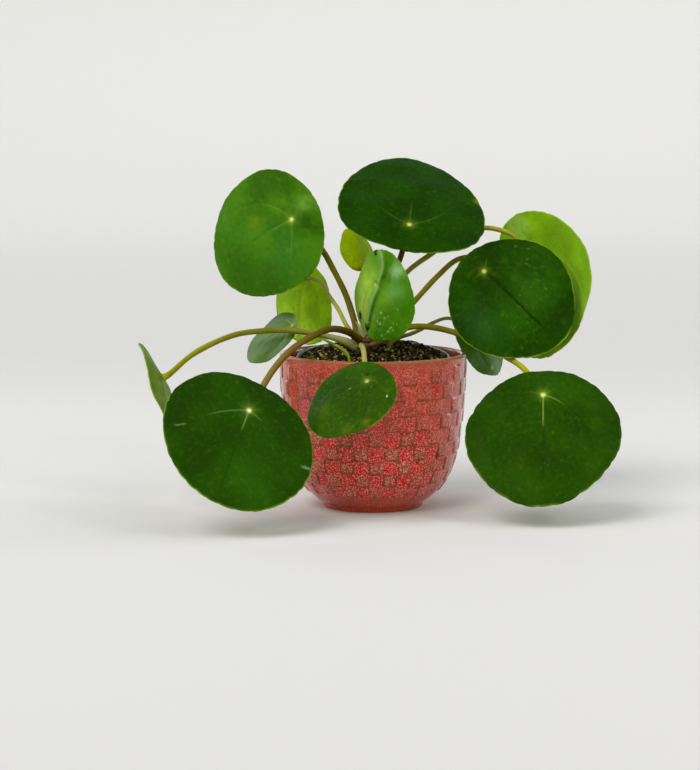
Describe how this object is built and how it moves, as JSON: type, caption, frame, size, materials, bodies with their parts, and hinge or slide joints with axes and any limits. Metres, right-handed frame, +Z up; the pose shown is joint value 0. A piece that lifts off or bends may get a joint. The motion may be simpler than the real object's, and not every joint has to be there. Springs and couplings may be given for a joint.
{
  "type": "potted pilea plant",
  "caption": "House plant with round, flat leaves on long arching stalks, growing from a short stem in a nursery pot of soil inside a glazed cover pot with a checkered relief.",
  "frame": {"origin": "the middle of the flat foot that the cover pot stands on", "axes": "+Z up, out of the pot; +X to the right and +Y away from the viewer, as the plant faces in the picture"},
  "size_m": [0.2799, 0.1833, 0.2031],
  "materials": {
    "pot_glaze": "gloss",
    "nursery_plastic": "satin",
    "soil": "matte",
    "stem": "matte",
    "stalk": "satin",
    "leaf_dark": "satin",
    "leaf_pale": "satin",
    "leaf_back": "satin"
  },
  "bodies": {
    "root": {"pot": "pot_glaze", "nursery_pot": "nursery_plastic", "soil": "soil", "stem": "stem", "stalk_left_upper": "stalk", "blade_left_upper": "leaf_dark", "stalk_top": "stalk", "blade_top": "leaf_dark", "stalk_right_upper": "stalk", "blade_right_upper": "leaf_dark", "stalk_right_back": "stalk", "blade_right_back": "leaf_back", "stalk_right_front": "stalk", "blade_right_front": "leaf_dark", "stalk_left_front": "stalk", "blade_left_front": "leaf_dark", "stalk_front": "stalk", "blade_front": "leaf_dark", "stalk_centre": "stalk", "blade_centre": "leaf_pale", "stalk_centre_back": "stalk", "blade_centre_back": "leaf_back", "stalk_left_back": "stalk", "blade_left_back": "leaf_pale", "stalk_left_small": "stalk", "blade_left_small": "leaf_pale", "stalk_far_left": "stalk", "blade_far_left": "leaf_back", "stalk_right_low": "stalk", "blade_right_low": "leaf_dark"}
  },
  "joints": []
}
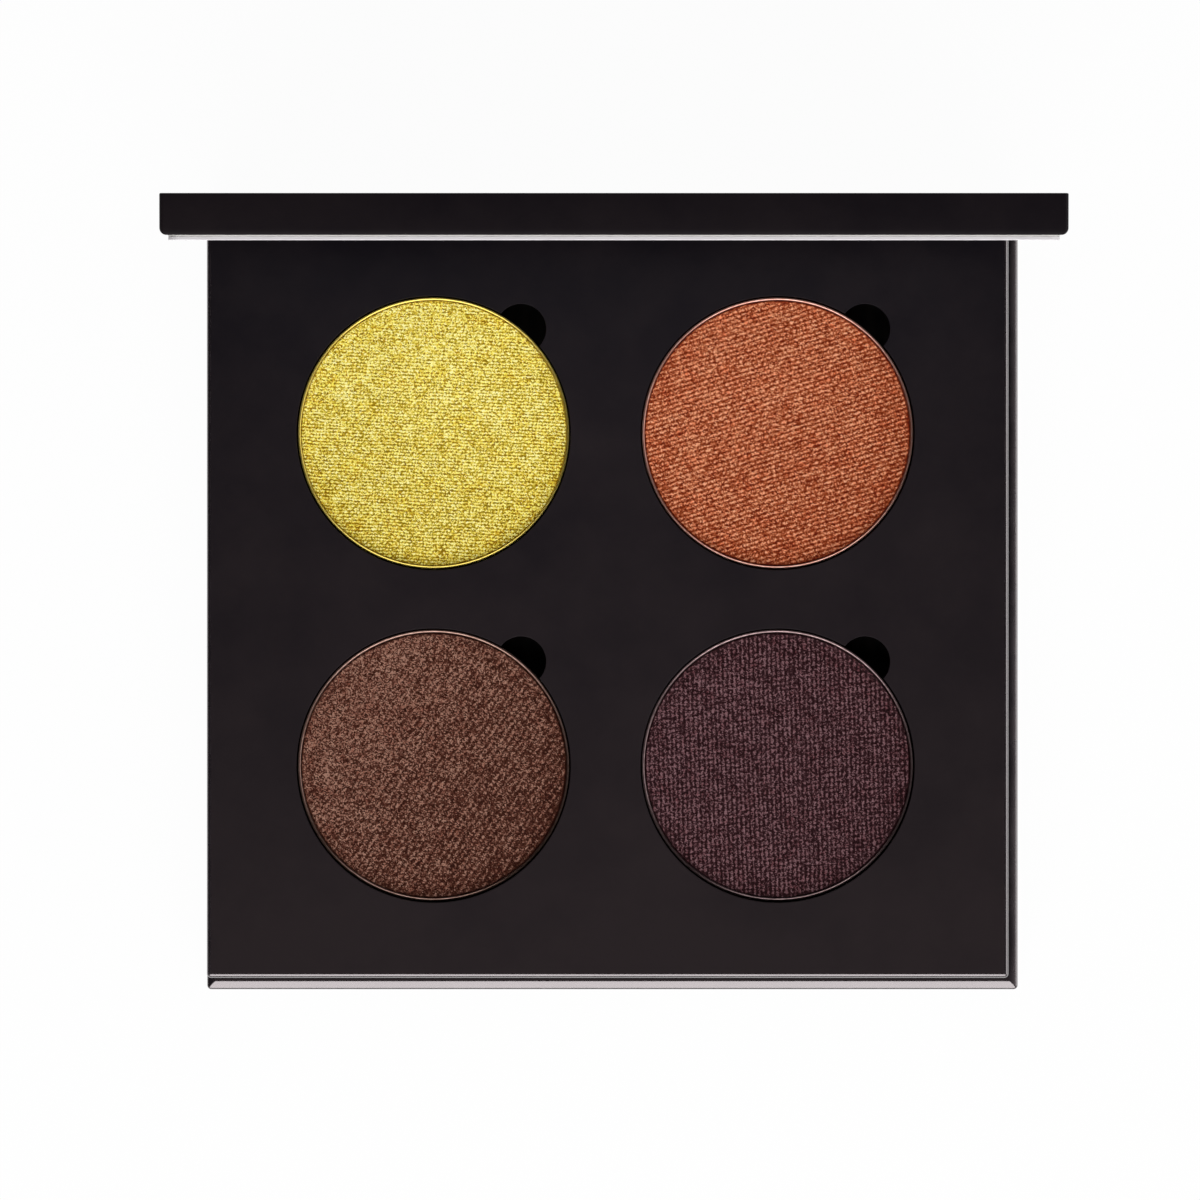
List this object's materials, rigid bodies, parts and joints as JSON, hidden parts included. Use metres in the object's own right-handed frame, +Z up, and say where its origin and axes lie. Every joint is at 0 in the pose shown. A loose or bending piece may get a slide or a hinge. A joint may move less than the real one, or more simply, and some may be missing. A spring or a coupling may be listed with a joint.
{
  "type": "eyeshadow palette",
  "caption": "Book-style paperboard eyeshadow palette with a mirrored folding lid and round magnetic pans that lift out of notched wells.",
  "frame": {"origin": "centre of the underside of the base, in the plane that it rests on", "axes": "+Z up out of the wells, +Y towards the lid's hinge, +X to the user's right"},
  "size_m": [0.0782, 0.0757, 0.0884],
  "materials": {
    "soft_touch_paper": "matte",
    "lining_paper": "matte",
    "greyboard": "matte",
    "black_card": "matte",
    "spacer_foam": "matte",
    "magnetic_rubber": "matte",
    "steel_plate": "satin",
    "nickel_magnet": "satin",
    "adhesive_film": "satin",
    "mirror_sheet": "polished",
    "tinplate": "satin",
    "powder_gold": "satin",
    "powder_copper": "satin",
    "powder_brown": "satin",
    "powder_plum": "satin"
  },
  "bodies": {
    "case": {"base_wrap": "soft_touch_paper", "base_board": "greyboard", "base_lining": "lining_paper", "spine_board": "greyboard", "spine_wrap": "soft_touch_paper", "hinge_lining": "lining_paper", "hinge_crease": "soft_touch_paper", "tray_floor_board": "greyboard", "magnetic_sheet": "magnetic_rubber", "well_spacer": "spacer_foam", "tray_wall_front": "greyboard", "tray_wall_rear": "greyboard", "tray_wall_left": "greyboard", "tray_wall_right": "greyboard", "closing_plate_left": "steel_plate", "closing_plate_right": "steel_plate", "platform_card": "black_card", "tray_wrap": "soft_touch_paper"},
    "lid": {"lid_wrap": "soft_touch_paper", "lid_board": "greyboard", "mirror_backing_card": "greyboard", "lid_lining": "lining_paper", "lid_magnet_left": "nickel_magnet", "lid_magnet_right": "nickel_magnet", "mirror_adhesive": "adhesive_film", "mirror": "mirror_sheet"},
    "pan_gold": {"pan_gold": "tinplate", "powder_gold": "powder_gold"},
    "pan_copper": {"pan_copper": "tinplate", "powder_copper": "powder_copper"},
    "pan_brown": {"pan_brown": "tinplate", "powder_brown": "powder_brown"},
    "pan_plum": {"pan_plum": "tinplate", "powder_plum": "powder_plum"}
  },
  "joints": [
    {"name": "lid_hinge", "type": "hinge", "parent": "case", "child": "lid", "pos_m": [0, 0.03763, 0.013], "axis": [-1, 0, 0], "range_deg": [-87.63, 100.37]},
    {"name": "pan_gold_lift", "type": "slide", "parent": "case", "child": "pan_gold", "axis": [0, 0, 1], "range_m": [0, 0.014]},
    {"name": "pan_copper_lift", "type": "slide", "parent": "case", "child": "pan_copper", "axis": [0, 0, 1], "range_m": [0, 0.014]},
    {"name": "pan_brown_lift", "type": "slide", "parent": "case", "child": "pan_brown", "axis": [0, 0, 1], "range_m": [0, 0.014]},
    {"name": "pan_plum_lift", "type": "slide", "parent": "case", "child": "pan_plum", "axis": [0, 0, 1], "range_m": [0, 0.014]}
  ]
}
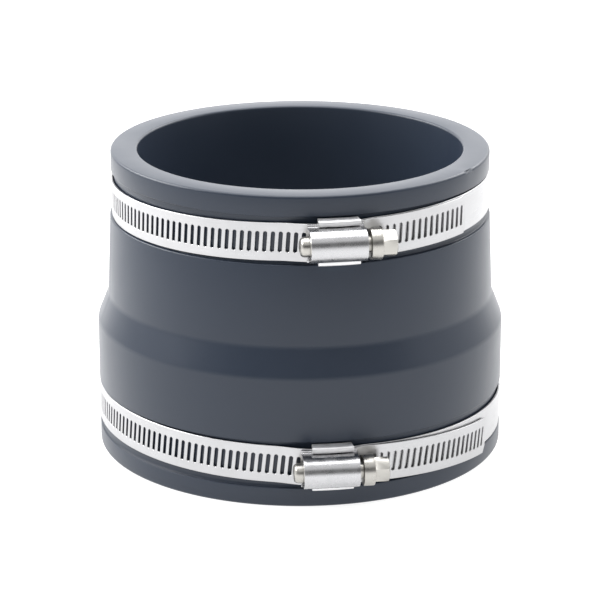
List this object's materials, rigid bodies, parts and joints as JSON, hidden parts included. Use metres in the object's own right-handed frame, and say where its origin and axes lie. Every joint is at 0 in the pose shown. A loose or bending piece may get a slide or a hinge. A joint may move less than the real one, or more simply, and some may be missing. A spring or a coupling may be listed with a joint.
{
  "type": "flexible rubber pipe coupling",
  "caption": "Flexible rubber reducing sleeve that joins two pipe ends of unlike diameter, drawn tight by slotted steel band clamps with worm screws.",
  "frame": {"origin": "middle of the coupling's footprint, on the surface that its large end stands on; the sleeve's own axis is parallel to Z at x = 0, y = 0.005666, because the screw housings stick out towards -Y", "axes": "+Z along the sleeve's axis towards its small end; the screw housings face -Y and their screw heads point along +X"},
  "size_m": [0.1408, 0.152, 0.1044],
  "materials": {
    "sleeve_rubber": "moulded, satin",
    "band_steel": "cold rolled stainless strip, bright",
    "saddle_steel": "pressed stainless, bright",
    "housing_steel": "pressed stainless, tumbled",
    "screw_steel": "rolled and headed, plated"
  },
  "bodies": {
    "sleeve": {"sleeve": "sleeve_rubber", "upper_band": "band_steel", "upper_saddle": "saddle_steel", "upper_housing": "housing_steel", "lower_band": "band_steel", "lower_saddle": "saddle_steel", "lower_housing": "housing_steel"},
    "upper_screw": {"upper_screw": "screw_steel"},
    "lower_screw": {"lower_screw": "screw_steel"}
  },
  "joints": [
    {"name": "upper_screw_turn", "type": "hinge", "parent": "sleeve", "child": "upper_screw", "pos_m": [0.00012, -0.06488, 0.0896], "axis": [1, 0.0017, 0], "continuous": true, "deforming": ["upper_band"]},
    {"name": "lower_screw_turn", "type": "hinge", "parent": "sleeve", "child": "lower_screw", "pos_m": [-0.00279, -0.07033, 0.0146], "axis": [0.9993, -0.0366, 0], "continuous": true, "deforming": ["lower_band"]}
  ]
}
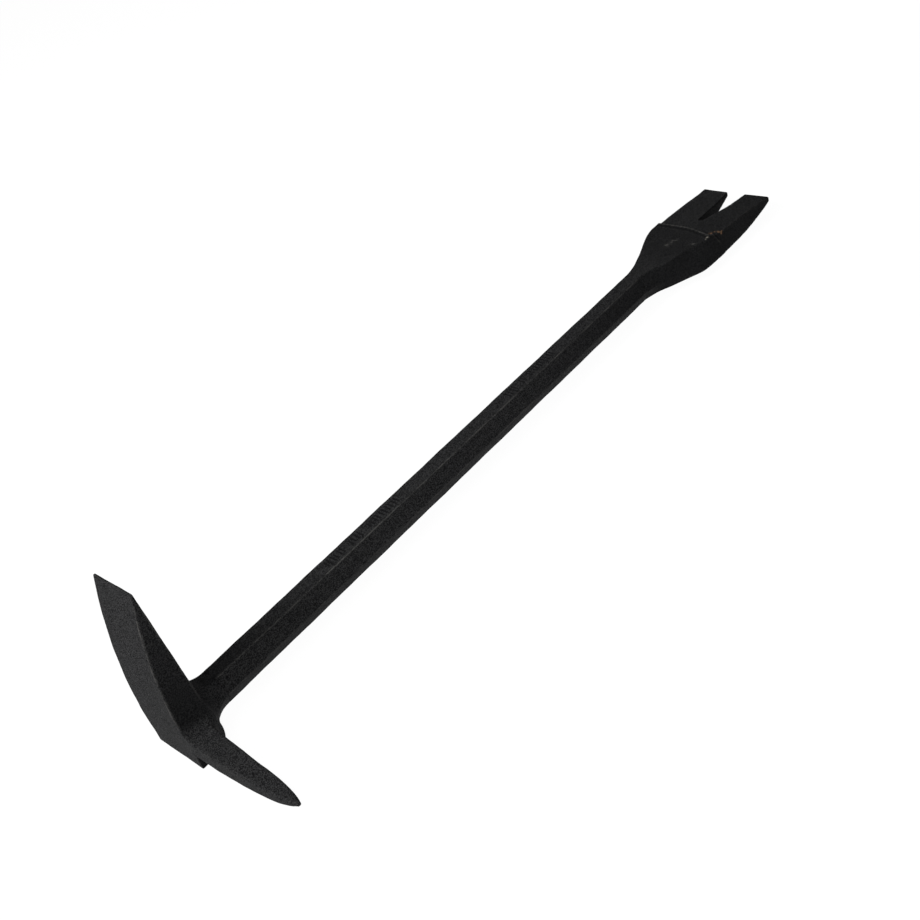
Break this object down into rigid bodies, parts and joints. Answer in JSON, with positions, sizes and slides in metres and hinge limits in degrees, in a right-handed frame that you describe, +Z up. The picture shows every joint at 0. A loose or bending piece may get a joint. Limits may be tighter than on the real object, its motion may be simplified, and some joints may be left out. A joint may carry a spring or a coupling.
{
  "type": "pry bar",
  "caption": "Steel entry and pry bar: hexagonal shaft with a forked claw at one end, and a curved adze with a tapered pike at a right angle at the other.",
  "frame": {"origin": "centre of the bottom of the whole tool's box, which is level with the underside of the head", "axes": "+X along the shaft from the striking face to the fork's tips, +Z up along the adze, the pike points along -Y"},
  "size_m": [0.762, 0.167, 0.152],
  "materials": {
    "coated_steel": "black fine-textured powder coat on forged steel, slightly rubbed along its edges",
    "pin_steel": "hardened steel pin, its flush end under the same black coat"
  },
  "bodies": {
    "root": {"hex_shaft": "coated_steel", "adze_pike_head": "coated_steel", "fork_claw": "coated_steel", "head_cross_pin": "pin_steel", "fork_cross_pin": "pin_steel", "head_weld_ring": "coated_steel", "fork_weld_ring": "coated_steel"}
  },
  "joints": []
}
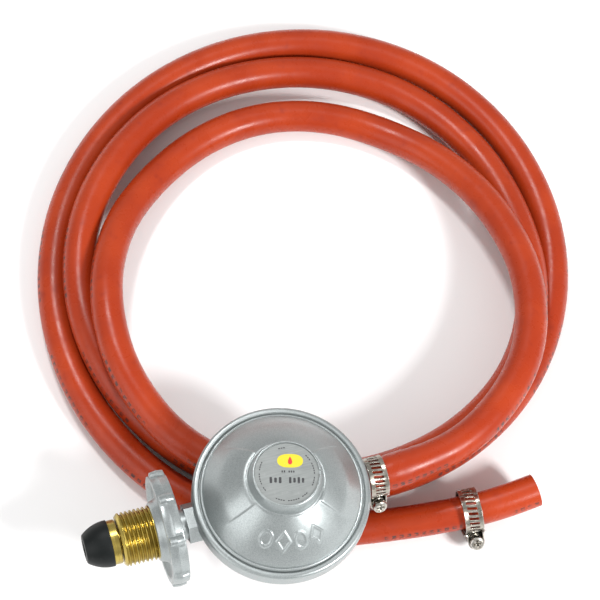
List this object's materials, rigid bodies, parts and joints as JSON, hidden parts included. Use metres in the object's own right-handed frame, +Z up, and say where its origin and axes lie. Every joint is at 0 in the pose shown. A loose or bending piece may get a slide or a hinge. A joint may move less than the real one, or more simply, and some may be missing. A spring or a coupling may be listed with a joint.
{
  "type": "propane regulator hose",
  "caption": "Low-pressure gas regulator with a handwheel inlet and rubber nose seal, on a loosely coiled orange gas hose with worm-drive clamps.",
  "frame": {"origin": "front end of the inlet thread, on the axis that inlet and outlet share", "axes": "+X along the inlet axis from the inlet to the outlet, +Z up through the spring boss"},
  "size_m": [0.255, 0.272, 0.0767],
  "materials": {
    "silver_casting": "satin silver paint over a zinc casting, fine grain",
    "label": "satin printed aluminium disc",
    "brass": "turned brass with fine tool marks",
    "filter_bronze": "sintered bronze",
    "black_rubber": "moulded nitrile rubber",
    "clamp_steel": "bright pressed steel strip",
    "plated_steel": "zinc-plated steel",
    "spring_steel": "oiled spring wire",
    "fibre": "red vulcanised fibre",
    "black_plastic": "moulded acetal",
    "orange_hose": "smooth orange gas hose with a slight sheen"
  },
  "bodies": {
    "regulator": {"lower_body": "silver_casting", "top_cover": "silver_casting", "label_plate": "label", "diaphragm": "black_rubber", "main_spring": "spring_steel", "adjusting_screw": "black_plastic", "inlet_jet": "brass", "lever_pin": "plated_steel", "inlet_nipple": "brass", "inlet_filter": "filter_bronze", "seal_washer": "fibre", "nose_seal": "black_rubber", "outlet_clamp_band": "clamp_steel", "outlet_clamp_housing": "clamp_steel", "hose_end": "orange_hose", "hose_turn_1": "orange_hose", "hose_turn_2": "orange_hose", "hose_turn_3": "orange_hose", "hose_tail": "orange_hose"},
    "handwheel": {"handwheel": "silver_casting", "thread_sleeve": "brass"},
    "outlet_screw": {"outlet_clamp_screw": "clamp_steel"},
    "loose_clamp": {"loose_clamp_band": "clamp_steel", "loose_clamp_housing": "clamp_steel"},
    "loose_screw": {"loose_clamp_screw": "clamp_steel"},
    "diaphragm_unit": {"diaphragm_plate": "plated_steel", "diaphragm_stem": "plated_steel", "stem_nut": "plated_steel"},
    "lever": {"lever": "plated_steel"},
    "valve": {"valve_slider": "black_plastic", "valve_pad": "black_rubber"}
  },
  "joints": [
    {"name": "handwheel_spin", "type": "hinge", "parent": "regulator", "child": "handwheel", "pos_m": [0.019, 0, 0], "axis": [1, 0, 0], "continuous": true},
    {"name": "outlet_screw_turn", "type": "hinge", "parent": "regulator", "child": "outlet_screw", "pos_m": [0.1118, -0.0056, -0.01052], "axis": [0, 0.8829, -0.4695], "continuous": true},
    {"name": "loose_clamp_slide", "type": "slide", "parent": "regulator", "child": "loose_clamp", "axis": [0.9927, -0.0607, 0.1045], "range_m": [-0.008, 0.015]},
    {"name": "loose_screw_turn", "type": "hinge", "parent": "loose_clamp", "child": "loose_screw", "pos_m": [0.15357, -0.02803, -0.03394], "axis": [0.1192, 0.6367, -0.7618], "continuous": true},
    {"name": "diaphragm_lift", "type": "slide", "parent": "regulator", "child": "diaphragm_unit", "axis": [0, 0, 1], "range_m": [0, 0.0014], "stiffness_N_per_m": 900, "springref_m": -0.004, "deforming": ["main_spring", "diaphragm"]},
    {"name": "lever_tilt", "type": "hinge", "parent": "regulator", "child": "lever", "pos_m": [0.0525, 0, -0.0054], "axis": [0, 1, 0], "range_deg": [-4.9, 0.1]},
    {"name": "valve_slide", "type": "slide", "parent": "regulator", "child": "valve", "axis": [1, 0, 0], "range_m": [-0.00046, 0.00001]}
  ],
  "couplings": [
    {"joint": "lever_tilt", "follows": "diaphragm_lift", "rad_per_m": -58.824},
    {"joint": "valve_slide", "follows": "diaphragm_lift", "ratio": -0.31765}
  ]
}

——

Where a line above includes "shown", copy that line.

Describe how this object is built and how it moves, as JSON: type, caption, frame, size, materials, bodies with their parts, and hinge or slide joints with axes and any limits. Metres, right-handed frame, +Z up; the pose shown is joint value 0. A piece that lifts off or bends may get a joint. The motion may be simpler than the real object's, and not every joint has to be there. Springs and couplings may be given for a joint.
List this object's materials, rigid bodies, parts and joints as JSON, hidden parts included. Use metres in the object's own right-handed frame, +Z up, and say where its origin and axes lie. Every joint is at 0 in the pose shown. A loose or bending piece may get a slide or a hinge. A joint may move less than the real one, or more simply, and some may be missing. A spring or a coupling may be listed with a joint.
List this object's materials, rigid bodies, parts and joints as JSON, hidden parts included. Use metres in the object's own right-handed frame, and say where its origin and axes lie. Every joint is at 0 in the pose shown. A loose or bending piece may get a slide or a hinge. A joint may move less than the real one, or more simply, and some may be missing. A spring or a coupling may be listed with a joint.
List this object's materials, rigid bodies, parts and joints as JSON, hidden parts included. Use metres in the object's own right-handed frame, +Z up, and say where its origin and axes lie. Every joint is at 0 in the pose shown. A loose or bending piece may get a slide or a hinge. A joint may move less than the real one, or more simply, and some may be missing. A spring or a coupling may be listed with a joint.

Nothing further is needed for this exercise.